Motor Racing Formula One World Championship Hungarian Grand Prix Race Day Budapest, Hungary

Given Tombazis described a worsening of the problem by 15% from the start of the new rules cycle, this is a reminder of how difficult for F1’s rulemakers to create cars that successfully follow closely. Any object moving through the air will create turbulence of some kind and short of somehow racing in a vacuum, that will always be the case.

As Tombazis himself put it at the end of last year “to not have any disturbed air is never going to happen – it would only be the case if the cars had very little or no downforce, like the 1960s, so there’s always going to be a wake effect”.

That idea may appeal to some, but going backwards is rarely the right approach. F1 cars will remain aero-dependent given that is where they derive their performance, but it’s always necessary to find ways to manipulate the way turbulence is created.

This is part of the push-and-pull between the rulemakers and teams. The teams are interested only in performance, and given there are 10 of them with combined resources that dwarf what those who write the rules have, this drift from what the rules initial prescribe to what teams manage to produce will always happen. And that has proved to be the case since the ground-effect cars were introduced as teams have found ways to bring back the problematic aerodynamic outwash that is bad for a car following but good for performance.

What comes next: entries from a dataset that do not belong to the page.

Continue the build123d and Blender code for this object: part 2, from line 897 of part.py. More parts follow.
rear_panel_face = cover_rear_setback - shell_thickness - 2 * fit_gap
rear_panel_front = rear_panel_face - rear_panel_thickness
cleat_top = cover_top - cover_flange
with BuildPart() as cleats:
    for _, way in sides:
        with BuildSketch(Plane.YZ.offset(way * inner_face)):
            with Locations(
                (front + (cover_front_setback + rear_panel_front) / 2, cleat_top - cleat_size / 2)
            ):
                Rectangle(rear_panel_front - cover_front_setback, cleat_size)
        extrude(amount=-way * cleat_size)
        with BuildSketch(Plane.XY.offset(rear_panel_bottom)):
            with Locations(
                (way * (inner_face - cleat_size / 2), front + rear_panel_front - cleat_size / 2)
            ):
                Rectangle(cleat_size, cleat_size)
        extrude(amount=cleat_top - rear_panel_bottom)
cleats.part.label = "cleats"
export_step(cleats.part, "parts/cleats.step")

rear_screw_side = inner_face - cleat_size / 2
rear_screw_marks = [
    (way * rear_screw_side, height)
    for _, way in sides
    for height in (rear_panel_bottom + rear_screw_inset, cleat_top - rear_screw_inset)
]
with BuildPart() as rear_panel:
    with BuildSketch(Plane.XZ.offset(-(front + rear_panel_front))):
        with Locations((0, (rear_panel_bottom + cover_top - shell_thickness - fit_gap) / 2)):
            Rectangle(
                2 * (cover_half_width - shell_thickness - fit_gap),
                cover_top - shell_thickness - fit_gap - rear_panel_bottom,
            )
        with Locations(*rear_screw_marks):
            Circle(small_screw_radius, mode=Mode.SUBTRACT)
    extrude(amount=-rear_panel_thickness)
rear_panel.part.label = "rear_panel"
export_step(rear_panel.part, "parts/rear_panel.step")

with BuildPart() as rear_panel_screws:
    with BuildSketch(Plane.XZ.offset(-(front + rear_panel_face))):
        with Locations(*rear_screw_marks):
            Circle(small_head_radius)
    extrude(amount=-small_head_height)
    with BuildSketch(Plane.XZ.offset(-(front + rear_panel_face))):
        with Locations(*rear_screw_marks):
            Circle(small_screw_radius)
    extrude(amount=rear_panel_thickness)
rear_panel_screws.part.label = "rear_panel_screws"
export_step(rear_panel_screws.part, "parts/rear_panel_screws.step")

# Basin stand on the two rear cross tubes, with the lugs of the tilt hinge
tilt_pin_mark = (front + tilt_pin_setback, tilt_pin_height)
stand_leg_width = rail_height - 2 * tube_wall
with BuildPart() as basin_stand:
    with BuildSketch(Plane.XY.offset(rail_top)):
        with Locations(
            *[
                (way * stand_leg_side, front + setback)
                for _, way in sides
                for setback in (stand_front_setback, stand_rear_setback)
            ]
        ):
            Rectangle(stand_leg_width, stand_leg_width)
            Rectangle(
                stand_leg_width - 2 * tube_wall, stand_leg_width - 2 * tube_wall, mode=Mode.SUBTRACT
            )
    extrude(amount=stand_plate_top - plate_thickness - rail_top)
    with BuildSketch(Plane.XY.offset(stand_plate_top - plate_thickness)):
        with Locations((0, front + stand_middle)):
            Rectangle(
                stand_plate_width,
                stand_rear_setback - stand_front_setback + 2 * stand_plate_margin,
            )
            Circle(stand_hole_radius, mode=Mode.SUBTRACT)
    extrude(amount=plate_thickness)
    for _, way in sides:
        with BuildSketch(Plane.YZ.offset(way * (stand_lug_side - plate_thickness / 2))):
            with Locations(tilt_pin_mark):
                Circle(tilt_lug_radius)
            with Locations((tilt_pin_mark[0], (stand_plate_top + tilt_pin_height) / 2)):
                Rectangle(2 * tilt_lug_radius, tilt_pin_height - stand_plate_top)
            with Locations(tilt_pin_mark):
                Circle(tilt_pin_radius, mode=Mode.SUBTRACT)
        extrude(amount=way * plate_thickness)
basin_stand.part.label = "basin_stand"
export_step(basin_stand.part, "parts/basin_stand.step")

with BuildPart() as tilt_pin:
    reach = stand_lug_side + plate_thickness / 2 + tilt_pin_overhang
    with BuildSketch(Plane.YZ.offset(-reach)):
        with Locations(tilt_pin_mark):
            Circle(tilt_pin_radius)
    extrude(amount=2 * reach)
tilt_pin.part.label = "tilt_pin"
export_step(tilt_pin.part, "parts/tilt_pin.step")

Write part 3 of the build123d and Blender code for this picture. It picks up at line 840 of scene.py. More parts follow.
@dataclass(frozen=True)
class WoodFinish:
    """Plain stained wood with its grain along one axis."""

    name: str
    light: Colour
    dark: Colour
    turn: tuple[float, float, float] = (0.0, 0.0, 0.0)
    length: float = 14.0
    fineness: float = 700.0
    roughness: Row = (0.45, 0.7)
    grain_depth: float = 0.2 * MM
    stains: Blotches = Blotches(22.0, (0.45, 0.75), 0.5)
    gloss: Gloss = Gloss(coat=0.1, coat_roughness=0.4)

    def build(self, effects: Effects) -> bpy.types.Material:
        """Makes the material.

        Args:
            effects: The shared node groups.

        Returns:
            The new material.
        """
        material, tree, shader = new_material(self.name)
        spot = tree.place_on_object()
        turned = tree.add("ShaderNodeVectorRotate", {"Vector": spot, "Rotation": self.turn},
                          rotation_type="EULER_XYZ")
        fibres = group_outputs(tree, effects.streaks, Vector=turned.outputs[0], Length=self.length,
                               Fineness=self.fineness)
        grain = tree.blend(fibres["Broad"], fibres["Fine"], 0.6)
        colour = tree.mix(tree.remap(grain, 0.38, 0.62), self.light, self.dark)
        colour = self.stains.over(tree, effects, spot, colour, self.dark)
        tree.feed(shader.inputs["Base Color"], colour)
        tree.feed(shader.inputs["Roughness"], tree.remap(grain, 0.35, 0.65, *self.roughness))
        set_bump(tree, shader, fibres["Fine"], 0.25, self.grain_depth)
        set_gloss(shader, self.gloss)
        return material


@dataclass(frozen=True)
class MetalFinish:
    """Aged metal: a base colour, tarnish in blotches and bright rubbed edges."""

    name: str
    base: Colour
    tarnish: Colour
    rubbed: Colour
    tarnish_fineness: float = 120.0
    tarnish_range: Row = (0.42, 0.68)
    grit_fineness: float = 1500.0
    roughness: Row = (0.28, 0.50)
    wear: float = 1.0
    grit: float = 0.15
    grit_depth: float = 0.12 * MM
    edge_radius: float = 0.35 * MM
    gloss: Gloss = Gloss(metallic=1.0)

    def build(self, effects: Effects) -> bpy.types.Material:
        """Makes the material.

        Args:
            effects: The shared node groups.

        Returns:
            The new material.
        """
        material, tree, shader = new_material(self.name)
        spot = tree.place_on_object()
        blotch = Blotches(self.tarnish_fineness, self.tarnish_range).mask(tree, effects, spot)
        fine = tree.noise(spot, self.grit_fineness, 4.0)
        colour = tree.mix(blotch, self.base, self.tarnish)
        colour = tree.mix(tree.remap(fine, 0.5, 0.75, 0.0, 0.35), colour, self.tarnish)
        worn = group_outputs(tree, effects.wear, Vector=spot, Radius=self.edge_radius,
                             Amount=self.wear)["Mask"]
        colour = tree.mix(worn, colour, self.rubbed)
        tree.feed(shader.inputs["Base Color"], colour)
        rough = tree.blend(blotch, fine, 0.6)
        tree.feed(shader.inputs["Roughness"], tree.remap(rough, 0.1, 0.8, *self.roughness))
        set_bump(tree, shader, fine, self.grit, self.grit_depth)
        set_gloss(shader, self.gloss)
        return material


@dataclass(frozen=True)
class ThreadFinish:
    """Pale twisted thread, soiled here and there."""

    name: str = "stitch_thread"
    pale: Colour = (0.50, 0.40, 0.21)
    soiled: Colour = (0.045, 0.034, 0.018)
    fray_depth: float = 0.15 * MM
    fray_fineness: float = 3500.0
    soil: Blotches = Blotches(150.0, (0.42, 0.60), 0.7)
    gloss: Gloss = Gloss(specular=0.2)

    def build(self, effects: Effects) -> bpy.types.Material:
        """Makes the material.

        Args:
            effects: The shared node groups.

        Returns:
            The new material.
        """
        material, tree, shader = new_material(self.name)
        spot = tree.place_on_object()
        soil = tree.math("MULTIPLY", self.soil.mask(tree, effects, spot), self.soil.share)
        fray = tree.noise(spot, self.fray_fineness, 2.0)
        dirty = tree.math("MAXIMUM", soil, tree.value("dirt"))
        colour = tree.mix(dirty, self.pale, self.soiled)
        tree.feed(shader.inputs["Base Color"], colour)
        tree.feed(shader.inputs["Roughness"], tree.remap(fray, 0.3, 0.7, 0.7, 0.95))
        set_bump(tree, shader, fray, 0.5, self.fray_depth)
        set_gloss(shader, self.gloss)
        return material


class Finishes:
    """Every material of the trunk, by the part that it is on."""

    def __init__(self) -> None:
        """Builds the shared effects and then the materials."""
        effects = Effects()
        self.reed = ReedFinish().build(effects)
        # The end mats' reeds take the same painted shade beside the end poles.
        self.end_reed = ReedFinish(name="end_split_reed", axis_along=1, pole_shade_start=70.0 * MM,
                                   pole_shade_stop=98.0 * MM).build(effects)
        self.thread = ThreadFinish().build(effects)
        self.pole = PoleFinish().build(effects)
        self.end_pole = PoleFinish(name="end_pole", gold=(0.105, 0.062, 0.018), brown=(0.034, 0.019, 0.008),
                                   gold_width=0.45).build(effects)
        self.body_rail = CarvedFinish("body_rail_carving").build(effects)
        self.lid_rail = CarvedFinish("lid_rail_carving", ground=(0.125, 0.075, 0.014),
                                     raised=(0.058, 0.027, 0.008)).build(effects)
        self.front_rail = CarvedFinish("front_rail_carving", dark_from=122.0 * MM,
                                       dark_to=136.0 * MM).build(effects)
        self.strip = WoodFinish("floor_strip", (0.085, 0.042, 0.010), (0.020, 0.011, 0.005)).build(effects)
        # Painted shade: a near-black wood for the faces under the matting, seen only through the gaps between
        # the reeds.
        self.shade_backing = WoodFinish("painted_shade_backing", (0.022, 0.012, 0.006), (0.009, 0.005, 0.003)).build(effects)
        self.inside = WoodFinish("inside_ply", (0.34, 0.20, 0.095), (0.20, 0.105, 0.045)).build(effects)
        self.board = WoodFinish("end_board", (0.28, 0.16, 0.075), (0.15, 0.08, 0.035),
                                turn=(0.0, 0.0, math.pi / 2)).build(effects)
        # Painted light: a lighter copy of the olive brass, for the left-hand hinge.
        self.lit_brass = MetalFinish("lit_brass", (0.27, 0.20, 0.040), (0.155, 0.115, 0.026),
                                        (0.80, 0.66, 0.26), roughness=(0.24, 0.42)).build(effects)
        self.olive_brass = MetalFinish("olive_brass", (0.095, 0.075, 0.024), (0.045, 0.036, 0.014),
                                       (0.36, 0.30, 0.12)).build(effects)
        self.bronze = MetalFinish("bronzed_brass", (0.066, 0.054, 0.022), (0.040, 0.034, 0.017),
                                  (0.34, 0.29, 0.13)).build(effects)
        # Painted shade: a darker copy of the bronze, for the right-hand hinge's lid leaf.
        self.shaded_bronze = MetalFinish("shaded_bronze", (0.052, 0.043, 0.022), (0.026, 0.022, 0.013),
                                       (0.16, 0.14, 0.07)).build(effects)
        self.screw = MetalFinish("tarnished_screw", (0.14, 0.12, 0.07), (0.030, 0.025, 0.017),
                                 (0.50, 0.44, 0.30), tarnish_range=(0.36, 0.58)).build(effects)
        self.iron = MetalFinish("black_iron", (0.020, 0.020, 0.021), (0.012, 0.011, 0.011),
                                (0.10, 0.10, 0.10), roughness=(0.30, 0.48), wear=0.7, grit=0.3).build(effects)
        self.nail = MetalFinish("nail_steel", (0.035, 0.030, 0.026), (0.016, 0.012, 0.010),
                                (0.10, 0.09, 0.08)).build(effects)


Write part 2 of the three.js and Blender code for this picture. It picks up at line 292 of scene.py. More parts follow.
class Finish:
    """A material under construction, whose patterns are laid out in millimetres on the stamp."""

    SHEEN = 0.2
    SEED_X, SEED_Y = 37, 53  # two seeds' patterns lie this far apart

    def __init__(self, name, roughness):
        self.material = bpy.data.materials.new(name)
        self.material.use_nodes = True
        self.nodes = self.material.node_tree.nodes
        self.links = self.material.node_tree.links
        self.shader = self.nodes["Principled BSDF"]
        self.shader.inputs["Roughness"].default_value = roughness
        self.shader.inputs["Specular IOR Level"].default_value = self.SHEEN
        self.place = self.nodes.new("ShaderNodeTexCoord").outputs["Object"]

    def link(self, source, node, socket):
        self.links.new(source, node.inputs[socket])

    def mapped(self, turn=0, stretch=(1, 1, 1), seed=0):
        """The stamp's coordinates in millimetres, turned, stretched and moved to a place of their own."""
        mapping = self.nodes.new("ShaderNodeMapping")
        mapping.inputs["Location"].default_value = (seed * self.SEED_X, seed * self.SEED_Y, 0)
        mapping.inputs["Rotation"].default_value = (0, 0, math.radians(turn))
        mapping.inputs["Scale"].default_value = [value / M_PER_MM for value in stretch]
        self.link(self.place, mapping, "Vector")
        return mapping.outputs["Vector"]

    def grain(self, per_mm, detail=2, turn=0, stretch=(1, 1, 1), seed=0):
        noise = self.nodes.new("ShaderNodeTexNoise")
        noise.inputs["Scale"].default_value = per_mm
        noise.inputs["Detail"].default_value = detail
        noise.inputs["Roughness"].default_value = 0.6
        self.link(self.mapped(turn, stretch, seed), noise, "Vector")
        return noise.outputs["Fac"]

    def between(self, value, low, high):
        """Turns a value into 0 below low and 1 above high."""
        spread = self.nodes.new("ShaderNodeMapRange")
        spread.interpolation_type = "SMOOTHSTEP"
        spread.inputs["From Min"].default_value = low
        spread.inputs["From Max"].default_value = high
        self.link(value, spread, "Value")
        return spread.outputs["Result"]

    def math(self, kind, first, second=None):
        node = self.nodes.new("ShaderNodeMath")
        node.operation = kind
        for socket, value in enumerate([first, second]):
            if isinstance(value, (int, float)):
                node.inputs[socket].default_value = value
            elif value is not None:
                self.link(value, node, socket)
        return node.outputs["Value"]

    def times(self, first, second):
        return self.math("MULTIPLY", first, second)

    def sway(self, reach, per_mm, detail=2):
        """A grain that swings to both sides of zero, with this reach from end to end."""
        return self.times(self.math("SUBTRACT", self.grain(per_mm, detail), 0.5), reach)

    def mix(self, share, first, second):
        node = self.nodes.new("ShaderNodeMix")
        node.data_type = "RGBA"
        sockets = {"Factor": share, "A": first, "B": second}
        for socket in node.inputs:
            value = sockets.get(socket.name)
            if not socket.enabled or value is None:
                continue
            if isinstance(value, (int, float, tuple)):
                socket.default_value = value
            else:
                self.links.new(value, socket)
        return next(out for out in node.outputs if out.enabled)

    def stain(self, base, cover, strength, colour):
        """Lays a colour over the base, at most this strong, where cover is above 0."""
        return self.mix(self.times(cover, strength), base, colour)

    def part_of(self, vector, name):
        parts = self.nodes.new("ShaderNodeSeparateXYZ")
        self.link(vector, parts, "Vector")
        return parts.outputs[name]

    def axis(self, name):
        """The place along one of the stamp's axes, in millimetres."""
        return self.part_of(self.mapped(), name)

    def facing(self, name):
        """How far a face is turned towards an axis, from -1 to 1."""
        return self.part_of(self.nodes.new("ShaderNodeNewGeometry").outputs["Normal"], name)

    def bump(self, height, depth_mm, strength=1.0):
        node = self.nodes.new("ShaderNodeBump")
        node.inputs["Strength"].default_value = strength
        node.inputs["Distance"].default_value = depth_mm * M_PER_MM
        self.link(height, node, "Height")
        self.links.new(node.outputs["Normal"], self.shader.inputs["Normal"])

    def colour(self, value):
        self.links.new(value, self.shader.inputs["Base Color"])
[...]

It’s important to keep expectations in check for what might be possible in 2025. These will likely be small detail changes, but well-researched ones given they are driven by the real-world data gathered by the FIA since the start of 2022. Likely, they will be small geometry changes and perhaps more restrictive structural rules that will clip the wings of the designs.

In that regard, it seems it will be similar to the tweaks made in 2019. The most obvious changes there were to the front wings, which were simplified to chip away at the outwash. This was based on the research done for the ground effect rules that were then scheduled for introduction in 2021.

The 2019 change was criticised for not making much difference, but the consensus was that it at least contained the problem and prevented it getting significantly worse in the final years of those regulations.

The hope is the 2025 tweaks can be more effective than this, but the modifications Tombazis has alluded to won’t reinvent the wheel.

The teams could potentially also help, albeit through their own desire for performance. The Red Bull, which appears less reliant on top-body downforce than its rivals thanks to the mastery of ground effect floor design, follows with relative ease compared to the rest. With rivals clamouring to follow in its footsteps, it’s possible that could also be a helpful trend. That said, history suggests that over the next year-and-half that 35% downforce loss figure will increase.

Ultimately, this is a problem that isn’t going away. The numbers quoted by Tombazis are still an improvement from 2021 and tweaks in ’25 are a sensible interim move at a time when it would be easy to shrug and do nothing while waiting for ’26.

Ground-effect was always talked of as a panacea for the problem of following and it’s true to say that switching to it has been a good step. And as Tombazis has said, short of going back to the pre-wing days of the 1960s, the fundamental dilemma the FIA is trying (once again) to tackle is never going to change.